Release Decision: My recommendation for release readiness would be based on the number and severity of remaining understood defects, ensuring critical path Requirement Coverage is met, and a low Defect Reopen Rate post-fix. The clarity of bug reports ensures we have a true, transparent picture of quality risks. If the Defect Leakage Rate appears concerning due to initial miscommunication, I'd raise this as a calculated risk, transparently communicating it to stakeholders, along with proposed mitigation plans (e.g., immediate post-release hotfix readiness, enhanced monitoring).
Speaking Blueprint (3-Minute Verbal Response):
[The Hook] "Given our critical release next week and the immediate challenge of unclear bug reports causing significant dev delays, my primary concern is to rapidly stabilize our communication to safeguard product quality and meet our delivery commitment. This isn't just about clear reports; it's about preventing further slippage and building trust across the teams."
[The Core Execution] "My first step would be an urgent, targeted response. I'd immediately consult with the Development Lead to pinpoint the most problematic bug reports and identify any patterns. Concurrently, I'd pull the QA team into a brief huddle to underscore the urgency and quickly align on essential reporting elements: clear steps, expected vs. actual results, environment, and impact. For existing unclear critical bugs, I'd push for immediate, direct verbal communication between the reporting QA and the developer – a quick call or screen share is far faster than back-and-forth in Jira right now. To improve real-time quality, I'd institute a temporary peer-review process for any new high-priority bugs. One tester writes, another quickly validates clarity. This also serves as direct, on-the-job mentorship. We'd then work with Product and Dev to re-prioritize testing and fixes, strictly focusing on core Requirement Coverage and targeted Regression Coverage for immediate fixes. I'd be closely monitoring Test Execution Progress to ensure we're not losing ground and Defect Reopen Rate to catch any recurring clarity issues. Post-release, we'd embed these learnings into a formal template and introduce regular QA syncs and cross-functional feedback sessions to build sustainable communication habits."

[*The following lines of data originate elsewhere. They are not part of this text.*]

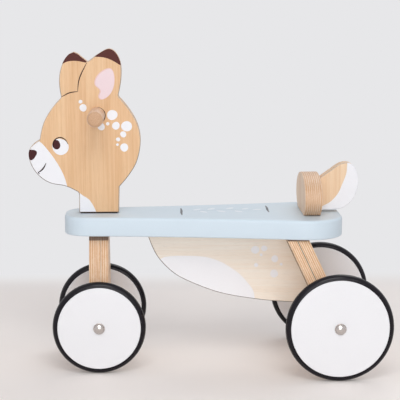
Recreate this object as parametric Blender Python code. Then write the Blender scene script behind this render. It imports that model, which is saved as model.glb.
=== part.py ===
"""A wooden ride-on fawn on four wheels, for a small child who sits astride and pushes with the feet.

A tapered seat plank stands on a slanted rear leg and on a turning front leg. The fawn's head plate
is pinned to the front leg through the plank and steers it. Metres, +Z up, floor at Z 0. The fawn
looks towards -X and its left side is -Y. Places are measured from the steering axis, and the empty
called walker then centres the whole length on the origin.
"""

import math

import bmesh
import bpy
from mathutils import Vector
from mathutils.geometry import interpolate_bezier

for thing in list(bpy.data.objects):
    bpy.data.objects.remove(thing, do_unlink=True)

# Wheels, tyres and axles
WHEELBASE = 0.330
FRONT_WHEEL_RADIUS = 0.065
REAR_WHEEL_RADIUS = 0.0745
FRONT_TRACK = 0.127
REAR_TRACK = 0.226
DISC_THICKNESS = 0.015
TYRE_BAND = 0.0071
TYRE_WIDTH = 0.0145
TYRE_SHOULDER = 0.0050
RIM_GROOVE_DEPTH = 0.0030
RIM_GROOVE_WIDTH = 0.0060
AXLE_RADIUS = 0.0040
HUB_BUSH_RADIUS = 0.0060
HUB_FLANGE_RADIUS = 0.0085
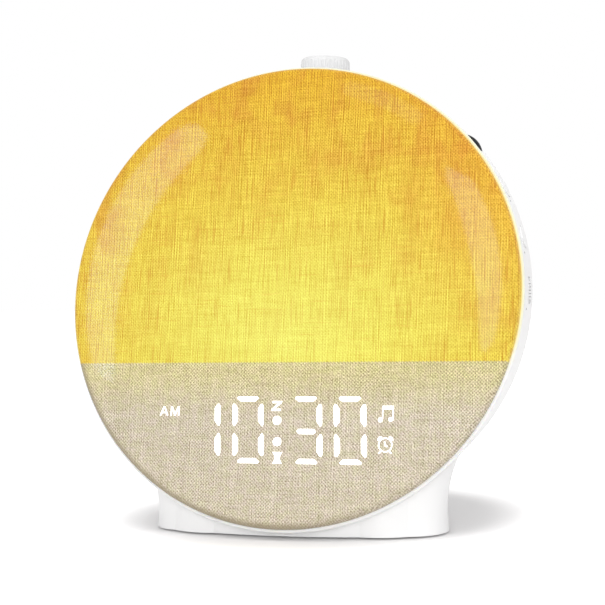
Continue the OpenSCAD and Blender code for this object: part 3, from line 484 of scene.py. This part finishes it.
def slubs_and_bands(tree, place):
    """Thick stretches of the warp and of the weft, and long bands of lighter threads, 0 to 1."""
    warp_slub = threads(tree, place, *WARP_SLUB, detail=1)
    weft_slub = threads(tree, place, *WEFT_SLUB, roughness=LUMPY)
    upright = threads(tree, place, *UPRIGHT_BANDS, detail=3)
    level = threads(tree, place, *LEVEL_BANDS, detail=3)
    bands = maths(tree, "ADD", upright, level)
    return (spread(tree, warp_slub, *WARP_SLUB_SHOWN), spread(tree, weft_slub, *WEFT_SLUB_SHOWN),
            spread(tree, bands, *BANDS_SHOWN, smooth=False))


def plain_linen(tree, place, x, v, weave, slubs, bands):
    """Colour of the plain part: beige, warmed by the lamp near the divider, painted shade at its
    rim.
    """
    tinge = spread(tree, noise(tree, place, TINGE, 3, LUMPY), *NOISE_MIDDLE)
    plain = mix(tree, spread(tree, v, *WARMED), PLAIN_LINEN, WARMED_LINEN)
    plain = shaded(tree, plain, tinge, *TINGE_SHADES)
    plain = shaded(tree, plain, bands, *PLAIN_BAND_SHADES)
    plain = shaded(tree, plain, weave, *PLAIN_WEAVE_SHADES)
    for slub in slubs:
        plain = mix(tree, times(tree, slub, PLAIN_SLUB_SHARE), plain, PLAIN_SLUB)
    # Painted shade at the rim, where the cloth rolls round the edge, stronger towards the left
    rim = spread(tree, distance(tree, x, v), *RIM_WIDTH)
    rim = times(tree, rim, spread(tree, x, *RIM_SIDE, 0, RIM_SHARE))
    return mix(tree, rim, plain, PAINTED_RIM_SHADE)


def lit_linen(tree, place, x, v, parts, slubs, bands):
    """Colour of the lit part: yellow above the middle of the divider, orange towards the rim."""
    away = distance(tree, times(tree, x, LIT_SIDEWAYS), maths(tree, "SUBTRACT", v, LIT_MIDDLE))
    lit = ramp(tree, maths(tree, "DIVIDE", away, LIT_REACH), LIT_STOPS)
    patches = threads(tree, place, *PATCHES, detail=5, roughness=LUMPY)
    patches = times(tree, spread(tree, patches, *PATCHES_SHOWN),
                    spread(tree, away, *PATCH_AWAY, *PATCH_SHARE))
    lit = mix(tree, patches, lit, ORANGE)
    warm_side = times(tree, spread(tree, x, *WARM_SIDE_X), spread(tree, v, *WARM_SIDE_V))
    lit = shaded(tree, lit, warm_side, *WARM_SIDE_SHADES)
    lit = shaded(tree, lit, bands, *LIT_BAND_SHADES)
    contrast = spread(tree, away, *CONTRAST_AWAY, *LIT_CONTRAST, smooth=False)
    weave = woven(tree, parts, LIT_WEAVE, LIT_WEAVE_REACH, contrast)
    lit = shaded(tree, lit, weave, *LIT_WEAVE_SHADES)
    warp_slub, weft_slub = slubs
    warp_share = times(tree, contrast, LIT_SLUB_SHARE)
    lit = mix(tree, times(tree, warp_slub, warp_share), lit, LIT_SLUB)
    return mix(tree, times(tree, weft_slub, LIT_WEFT_SHARE), lit, ORANGE)


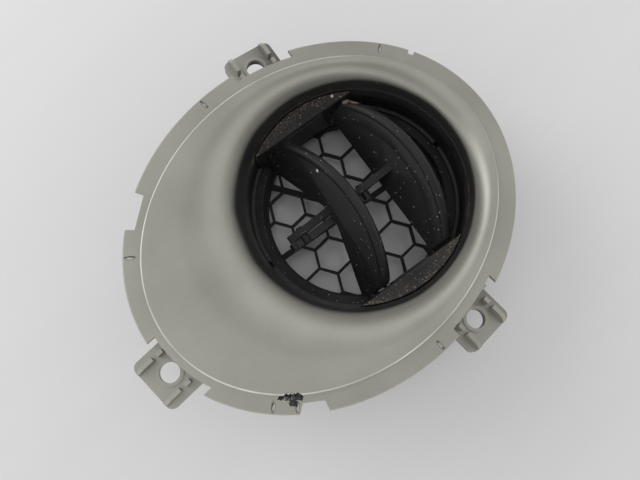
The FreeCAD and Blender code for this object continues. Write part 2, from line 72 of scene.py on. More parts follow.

[The Punchline] "Ultimately, my goal is to lead the team through this crunch, not just by managing defects but by actively mentoring them to communicate effectively under pressure. By fostering clear, direct communication, leveraging focused execution, and using metrics like Defect Leakage Rate as our North Star, we'll navigate this tight deadline, deliver a quality product, and emerge with a stronger, more communicative QA team."